Given instruction
Reproduce, word for word, only the lines from the one containing "foot_turn = upper_turns[side][bay], lower_turns[side][bay]" through the one containing "low, high = Vector((1e9,)", both included.
____________________
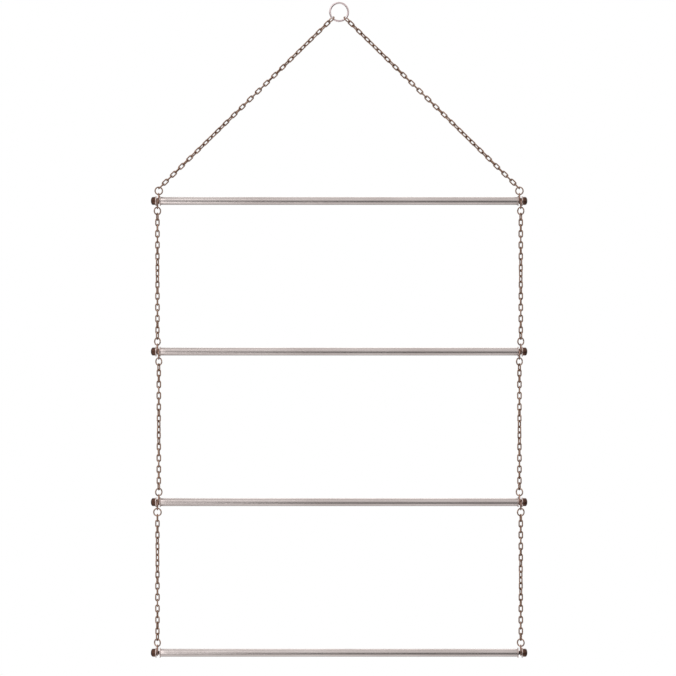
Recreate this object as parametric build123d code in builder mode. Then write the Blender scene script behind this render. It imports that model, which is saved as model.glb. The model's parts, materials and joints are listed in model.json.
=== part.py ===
from build123d import *
import math
import os

# A hanging ladder of four tube rails. Two slings of chain fall from one hanging ring to the ends
# of the top rail, and two strands of chain join each rail to the rail below it. Millimetres, +Z up,
# X along the rails, the front towards -Y. The origin is the inner top of the hanging ring, where a
# nail or hook carries it.

# ---- driving dimensions ----------------------------------------------------------------------

rail_count = 4
chain_centres = 457.2           # between the middles of the two end stacks of a rail
play = 0.1                      # between pieces of wire that hang in each other

ring_outer = 25.4               # hanging ring
ring_wire = 2.5

link_wire = 1.7                 # chain links
link_width = 6.0
link_pitch = 7.15
sling_links = 42
strand_links = 22

jump_outer = 11.0               # jump rings, one at each end of every chain
jump_wire = 1.7
eye_bore = 11.6                 # eye rings, loose on the shoulders of the knob bolts
eye_wire = 1.5
cut_width = 0.15                # butt joint where a jump ring or an eye ring was closed

tube_diameter = 10.0            # rails
tube_wall = 1.0
tube_chamfer = 0.2
insert_length = 14.0            # threaded inserts in the tube ends
thread_diameter = 4.0
thread_length = 10.0

stack_length = 6.3              # from tube end to knob: two washers with two eye rings between
lane_step = 1.7                 # between the middles of the two eye rings of a stack
shoulder_diameter = 5.0
washer_diameter = 12.7
washer_bore = 5.3
washer_thickness = 1.0
knob_diameter = 10.2
knob_length = 6.0
knob_rim = 3.4                  # straight part of the knob before its low dome

# Turn of each jump ring about its chain's run, in degrees from square to the front, top rail first.
sides = {"left": -1, "right": 1}
sling_top_turn = {"left": 24, "right": -24}
sling_foot_turn = {"left": 12, "right": -11}
upper_turns = {"left": [36, -34, 0], "right": [-38, 36, 24]}
lower_turns = {"left": [-38, 36, -36], "right": [34, -36, -30]}
strand_twists = {"left": [-90, 90, -90], "right": [90, -90, -90]}
sling_twist = {"left": 169, "right": -169}
sling_hook = 1.85               # drop of a sling's last link, hooked askew, below its ring's top

# ---- sizes worked out from them --------------------------------------------------------------

ring_radius = (ring_outer - ring_wire) / 2
ring_height = ring_wire / 2 - ring_radius
jump_radius = (jump_outer - jump_wire) / 2
eye_radius = (eye_bore + eye_wire) / 2
link_radius = (link_width - link_wire) / 2
link_half = (link_pitch + link_wire + play) / 2
link_straight = 2 * (link_half - link_radius)
tube_length = chain_centres - stack_length

# Reaches are from a rail's axis along its chain, to the middle of the wire.
eye_offset = (eye_bore - shoulder_diameter) / 2 - play
eye_reach = eye_offset + eye_radius
jump_near = eye_reach - (eye_wire + jump_wire) / 2 - play
jump_reach = jump_near + jump_radius
link_reach = jump_near + 2 * jump_radius - (jump_wire + link_wire) / 2 - play

strand_length = strand_links * link_pitch + link_wire + play
rail_spacing = 2 * link_reach + strand_length

# The slings run straight from the ring's centre to the links that hang in the sling jump rings.
top_jump_reach = ring_radius - (ring_wire + jump_wire) / 2 - play + jump_radius
sling_start = top_jump_reach + jump_radius - (jump_wire + link_wire) / 2 - play
sling_length = sling_start + sling_links * link_pitch + link_wire + play
sling_spread = (chain_centres - lane_step) / 2
sling_drop = math.sqrt(sling_length**2 - sling_spread**2)
sling_reach = jump_near + 2 * jump_radius - sling_hook
rail_heights = [
    ring_height - sling_drop - sling_reach - index * rail_spacing for index in range(rail_count)
]

# Strands hang plumb, so the two eye rings of a stack change lanes from one bay to the next.
strand_lanes = [lane_step / 2 * (-1) ** bay for bay in range(rail_count - 1)]


# ---- pieces ----------------------------------------------------------------------------------

def write(piece, name):
    """Labels a finished piece and writes its STEP file."""
    piece.part.label = name
    export_step(piece.part, f"parts/{name}.step")


def wire_ring(plane, radius, wire, cut=0.0):
    """A round ring of wire in the plane about its origin, with its cut on the plane's +X side."""
    section = Plane(origin=plane.origin, x_dir=plane.x_dir, z_dir=-plane.y_dir)
    with BuildPart() as ring:
        with BuildSketch(section):
            with Locations((radius, 0)):
                Circle(wire / 2)
        revolve(
            axis=Axis(plane.origin, plane.z_dir),
            revolution_arc=360 - math.degrees(cut / radius),
        )
    return ring


def upright_ring(x, height, turn, radius, wire):
    """A ring hanging upright, turned about the vertical from square to the front."""
    heading = math.radians(turn)
    across = (math.cos(heading), math.sin(heading), 0)
    facing = (math.sin(heading), -math.cos(heading), 0)
    plane = Plane(origin=(x, 0, height), x_dir=across, z_dir=facing)
    return wire_ring(plane, radius, wire, cut_width)


def jump_ring(x, height, turn):
    """A jump ring hanging upright in an eye ring."""
    return upright_ring(x, height, turn, jump_radius, jump_wire)


def eye_ring(x, height):
    """An eye ring square to the rail, cut at the back."""
    return upright_ring(x, height, 90, eye_radius, eye_wire)


def chain(run, turn, twist, links):
    """Links down a run, whose +Z points back up it, each turned a quarter and a share of the twist."""
    step = 90 + twist / (links + 1)
    places = [
        run.location
        * Location((0, 0, -link_half - index * link_pitch), (0, 0, turn + (index + 1) * step))
        for index in range(links)
    ]
    with BuildPart() as strand:
        with Locations(*places):
            add(chain_link.part)
    return strand


with BuildPart() as chain_link:
    with BuildSketch(Plane.XY):
        with Locations((-link_radius, 0), (link_radius, 0)):
            Circle(link_wire / 2)
    extrude(amount=link_straight / 2)
    with BuildSketch(Plane.XY.offset(link_straight / 2)):
        with Locations((link_radius, 0)):
            Circle(link_wire / 2)
    revolve(axis=Axis((0, 0, link_straight / 2), (0, -1, 0)), revolution_arc=180)
    mirror(about=Plane.XY)


os.makedirs("parts", exist_ok=True)

# ---- hanging ring and slings -----------------------------------------------------------------

ring_plane = Plane(origin=(0, 0, ring_height), x_dir=(1, 0, 0), z_dir=(0, -1, 0))
hanging_ring = wire_ring(ring_plane, ring_radius, ring_wire)
write(hanging_ring, "hanging_ring")

for side, sign in sides.items():
    back_up = Vector(-sign * sling_spread, 0, sling_drop).normalized()
    ring_centre = Vector(0, 0, ring_height)

    run = Plane(origin=ring_centre - back_up * sling_start, x_dir=(0, 1, 0), z_dir=back_up)

    # The top ring is turned from the plane of its run and Y, which is square to the ring's wire.
    heading = math.radians(sling_top_turn[side])
    across = run.x_dir * math.cos(heading) + run.y_dir * math.sin(heading)
    top_plane = Plane(
        origin=ring_centre - back_up * top_jump_reach, x_dir=across, z_dir=across.cross(back_up)
    )
    top_ring = wire_ring(top_plane, jump_radius, jump_wire, cut_width)
    write(top_ring, f"{side}_sling_top_ring")

    sling = chain(run, sling_top_turn[side], sling_twist[side], sling_links)
    write(sling, f"{side}_sling_chain")

    top_rail = rail_heights[0]
    foot_ring = jump_ring(sign * sling_spread, top_rail + jump_reach, sling_foot_turn[side])
    write(foot_ring, f"{side}_sling_jump_ring")
    sling_eye = eye_ring(sign * sling_spread, top_rail + eye_offset)
    write(sling_eye, f"{side}_sling_eye_ring")

# ---- rails -----------------------------------------------------------------------------------

for number, height in enumerate(rail_heights, 1):
    rail = f"rail_{number}"
    ends = {
        side: Plane(origin=(sign * tube_length / 2, 0, height), z_dir=(sign, 0, 0))
        for side, sign in sides.items()
    }

    with BuildPart() as tube:
        with BuildSketch(ends["left"]):
            Circle(tube_diameter / 2)
            Circle(tube_diameter / 2 - tube_wall, mode=Mode.SUBTRACT)
        extrude(amount=-tube_length)
        rims = tube.edges().filter_by(GeomType.CIRCLE).group_by(SortBy.RADIUS)[-1]
        chamfer(rims, tube_chamfer)
    write(tube, f"{rail}_tube")

    with BuildPart() as inserts:
        for end in ends.values():
            with BuildSketch(end):
                Circle(tube_diameter / 2 - tube_wall)
                Circle(thread_diameter / 2, mode=Mode.SUBTRACT)
            extrude(amount=-insert_length)
    write(inserts, f"{rail}_inserts")

    with BuildPart() as washers:
        for end in ends.values():
            for offset in (0, stack_length - washer_thickness):
                with BuildSketch(end.offset(offset)):
                    Circle(washer_diameter / 2)
                    Circle(washer_bore / 2, mode=Mode.SUBTRACT)
                extrude(amount=washer_thickness)
    write(washers, f"{rail}_washers")

    for side, sign in sides.items():
        # The profile's X runs outward along the rail's axis from the tube end.
        profile = Plane(origin=ends[side].origin, x_dir=(sign, 0, 0), z_dir=(0, -sign, 0))
        dome_start = stack_length + knob_rim
        with BuildPart() as knob:
            with BuildSketch(profile):
                with BuildLine():
                    Polyline(
                        (dome_start + knob_length - knob_rim, 0),
                        (-thread_length, 0),
                        (-thread_length, thread_diameter / 2),
                        (0, thread_diameter / 2),
                        (0, shoulder_diameter / 2),
                        (stack_length, shoulder_diameter / 2),
                        (stack_length, knob_diameter / 2),
                        (dome_start, knob_diameter / 2),
                    )
                    EllipticalCenterArc(
                        (dome_start, 0),
                        knob_length - knob_rim,
                        knob_diameter / 2,
                        start_angle=0,
                        arc_size=90,
                    )
                make_face()
            revolve(axis=Axis(profile.origin, profile.x_dir))
        write(knob, f"{rail}_{side}_knob_bolt")

# ---- strands between the rails ---------------------------------------------------------------

for bay in range(rail_count - 1):
    upper, lower = rail_heights[bay], rail_heights[bay + 1]
    for side, sign in sides.items():
        name = f"bay_{bay + 1}_{side}"
        x = sign * (chain_centres / 2 + strand_lanes[bay])
        top_turn, foot_turn = upper_turns[side][bay], lower_turns[side][bay]

        write(eye_ring(x, upper - eye_offset), f"{name}_upper_eye_ring")
        write(jump_ring(x, upper - jump_reach, top_turn), f"{name}_upper_jump_ring")
        run = Plane(origin=(x, 0, upper - link_reach))
        twist = foot_turn - top_turn + strand_twists[side][bay]
        write(chain(run, top_turn, twist, strand_links), f"{name}_chain")
        write(jump_ring(x, lower + jump_reach, foot_turn), f"{name}_lower_jump_ring")
        write(eye_ring(x, lower + eye_offset), f"{name}_lower_eye_ring")
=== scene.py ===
import json
import math

import bpy
import numpy as np
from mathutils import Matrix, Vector


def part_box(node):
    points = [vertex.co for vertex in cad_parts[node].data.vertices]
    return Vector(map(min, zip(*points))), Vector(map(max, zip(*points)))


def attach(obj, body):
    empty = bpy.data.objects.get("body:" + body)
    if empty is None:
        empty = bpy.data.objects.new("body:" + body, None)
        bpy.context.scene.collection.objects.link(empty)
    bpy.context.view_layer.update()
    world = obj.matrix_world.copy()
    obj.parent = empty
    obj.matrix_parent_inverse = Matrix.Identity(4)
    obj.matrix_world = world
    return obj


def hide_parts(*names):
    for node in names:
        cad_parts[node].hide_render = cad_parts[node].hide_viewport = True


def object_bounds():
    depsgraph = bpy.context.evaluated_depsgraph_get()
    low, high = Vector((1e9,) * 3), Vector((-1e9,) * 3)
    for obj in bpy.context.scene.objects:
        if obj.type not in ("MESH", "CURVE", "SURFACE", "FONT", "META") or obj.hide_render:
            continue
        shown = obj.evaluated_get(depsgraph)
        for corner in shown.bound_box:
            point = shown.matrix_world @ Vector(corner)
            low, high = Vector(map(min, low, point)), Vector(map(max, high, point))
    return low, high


# The looks of a hanging ladder of four tube rails on fine chains. The wire, the links, the tubes, the
# washers and the knobs are made here as fine rounded meshes on the places that the CAD nodes give.
# Metres, +Z up, X along the rails, the front towards -Y.

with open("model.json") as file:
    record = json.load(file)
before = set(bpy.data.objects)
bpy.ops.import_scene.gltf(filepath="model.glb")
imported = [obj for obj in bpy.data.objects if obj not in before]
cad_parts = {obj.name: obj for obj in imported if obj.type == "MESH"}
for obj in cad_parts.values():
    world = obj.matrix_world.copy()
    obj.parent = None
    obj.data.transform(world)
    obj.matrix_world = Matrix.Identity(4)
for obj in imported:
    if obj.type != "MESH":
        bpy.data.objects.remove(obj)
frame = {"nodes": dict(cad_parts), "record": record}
cad_low, cad_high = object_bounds()

MM = 0.001
rng = np.random.default_rng(7)

record = frame["record"]
body_of = {node: body for body, nodes in record["behaviour"]["bodies"].items() for node in nodes}
slot_of = {part["node"]: part["material_slot"] for part in record["subparts"]}
KINDS = ("chain", "eye_ring", "jump_ring", "top_ring", "tube", "washers", "knob_bolt", "inserts")
nodes_named = {kind: [node for node in body_of if node.endswith(kind)] for kind in KINDS}


# ---- camera ----------------------------------------------------------------------------------

FRAME_WIDTH = 853.8 * MM            # width of the view at the plane of the chains
CAMERA_DISTANCE = 3.4
SENSOR = 36.0                       # mm
CAMERA_X = -1.4 * MM
CAMERA_Z = -422.0 * MM


def make_camera():
    """A long level lens square to the rails, at the height of the middle of the view."""
    data = bpy.data.cameras.new("camera")
    data.sensor_width = SENSOR
    data.lens = SENSOR * CAMERA_DISTANCE / FRAME_WIDTH
    camera = bpy.data.objects.new("camera", data)
    camera.location = (CAMERA_X, -CAMERA_DISTANCE, CAMERA_Z)
    camera.rotation_euler = (math.radians(90), 0, 0)
    bpy.context.scene.collection.objects.link(camera)
    bpy.context.scene.camera = camera


make_camera()


# ---- mesh helpers ----------------------------------------------------------------------------

RUBBED_FROM = 0.72                  # how nearly a place in a loop faces along the pull where rubbing starts
RUBBED_OVER = 0.2                   # and how much more nearly it does where rubbing is full


def node_points(node):
    """The vertices of a CAD node, one row each."""
    mesh = frame["nodes"][node].data
    flat = np.empty(len(mesh.vertices) * 3, np.float32)
    mesh.vertices.foreach_get("co", flat)
    return flat.reshape(-1, 3).astype(float)


def principal_axes(points):
    """The middle of a solid's points, and its long, middle and short directions."""
    centred = points - points.mean(0)
    axes = np.linalg.svd(centred, full_matrices=False)[2]
    along = centred @ axes.T
    middle = points.mean(0) + (along.max(0) + along.min(0)) / 2 @ axes
    return middle, axes


def pointing(vector, towards):
    """The vector, turned round where needed so that it points the same way as another."""
    return vector if vector @ np.array(towards) >= 0 else -vector


def skin(rounds, sides, closed):
    """Faces between each round of vertices and the next, with flat caps on the ends where it is open."""
    faces = []
    for i in range(rounds if closed else rounds - 1):
        here, there = i * sides, (i + 1) % rounds * sides
        for k in range(sides):
            after = (k + 1) % sides
            faces.append((here + k, here + after, there + after, there + k))
    if not closed:
        faces.append(tuple(reversed(range(sides))))
        faces.append(tuple(range((rounds - 1) * sides, rounds * sides)))
    return faces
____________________
The solution
        top_turn, foot_turn = upper_turns[side][bay], lower_turns[side][bay]

        write(eye_ring(x, upper - eye_offset), f"{name}_upper_eye_ring")
        write(jump_ring(x, upper - jump_reach, top_turn), f"{name}_upper_jump_ring")
        run = Plane(origin=(x, 0, upper - link_reach))
        twist = foot_turn - top_turn + strand_twists[side][bay]
        write(chain(run, top_turn, twist, strand_links), f"{name}_chain")
        write(jump_ring(x, lower + jump_reach, foot_turn), f"{name}_lower_jump_ring")
        write(eye_ring(x, lower + eye_offset), f"{name}_lower_eye_ring")
=== scene.py ===
import json
import math

import bpy
import numpy as np
from mathutils import Matrix, Vector


def part_box(node):
    points = [vertex.co for vertex in cad_parts[node].data.vertices]
    return Vector(map(min, zip(*points))), Vector(map(max, zip(*points)))


def attach(obj, body):
    empty = bpy.data.objects.get("body:" + body)
    if empty is None:
        empty = bpy.data.objects.new("body:" + body, None)
        bpy.context.scene.collection.objects.link(empty)
    bpy.context.view_layer.update()
    world = obj.matrix_world.copy()
    obj.parent = empty
    obj.matrix_parent_inverse = Matrix.Identity(4)
    obj.matrix_world = world
    return obj


def hide_parts(*names):
    for node in names:
        cad_parts[node].hide_render = cad_parts[node].hide_viewport = True


def object_bounds():
    depsgraph = bpy.context.evaluated_depsgraph_get()
    low, high = Vector((1e9,) * 3), Vector((-1e9,) * 3)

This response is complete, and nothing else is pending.